Le silence de la Mémoire





Gisèle a perdu ce jour-là 17 membres de sa famille (Photo Jacques Sigot)

Une dizaine d’adultes angevins interrogés sur Oradour étaient tous au courant ; aucun ne savait pour Maillé, rapporte Jacques Sigot, historien de l’ancien camp de concentration pour Tsiganes de Montreuil-Bellay (Maine-et-Loire).
Des explications ? La libération de Paris, le même jour, rejeta dans l’ombre le drame tourangeau ; contrairement à ce qui se passa dans le Limousin, on a reconstruit les maisons détruites, reconnaissables à leur pierre blanche partout identique, à l’image de la mairie et de l’école ; les coupables n’ayant pas été retrouvés, il n’y a pas eu de vrai procès, donc pas de dossiers constitués ; la génération décimée s’est tue, on a respecté les disparus, mais cela s’est arrêté là ; personne ne l’a interrogée. Il faut comprendre, c’était difficile quand on a vécu cela. On en savait trop, ou pas assez¸ explique aux collégiens de Bourgueil Gisèle Bourgoin, alors âgée de 9 ans et qui a perdu ce jour-là 17 membres de sa famille. Il a fallu attendre le cinquantenaire pour que les survivants se retrouvent enfin face aux médias dorénavant demandeurs, et 2006 pour que s’ouvre enfin cette Maison du Souvenir où les collégiens de Bourgueil ont pu découvrir les images et écouter les témoignages sur ce funeste vendredi 25 août 1944. Quand Paris fêtait ses héros.
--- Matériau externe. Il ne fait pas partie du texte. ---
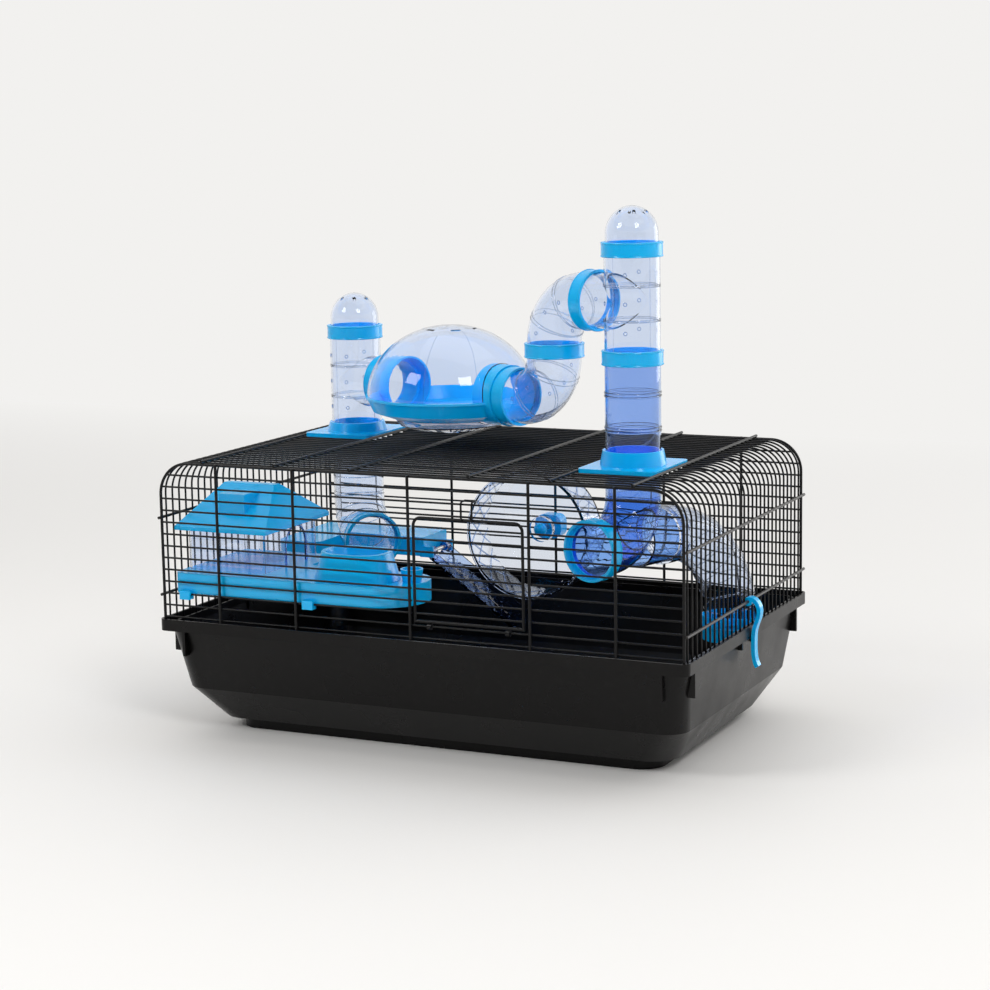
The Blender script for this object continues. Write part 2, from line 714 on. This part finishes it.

Les collégiens de Bourgueil dans les salles de la Maison du Souvenir en compagnie de Serge Martin, enfant de Maillé le jour du drame. (Photos Jacques Sigot)

L’après-midi, les collégiens de Bourgueil découvraient une autre face sombre de la Seconde Guerre mondiale en écoutant J. Sigot qui leur évoqua l’internement des Tsiganes dans des camps comme celui tout près de La Morellerie, à Avrillé-les-Ponceaux. Internement qui déborda bien au-delà du conflit puisque les derniers nomades ne furent libérés qu’en juin 1946 ! Sujet d’autant mieux écouté que 20 % des élèves du Collège Pierre de Ronsard sont des enfants de Voyageurs.



Les nazis ont pillé, tué, détruit

Le 25 août 1944





Le monument de la Nationale 10. La face ouest, côté village, a été patinée par les intempéries.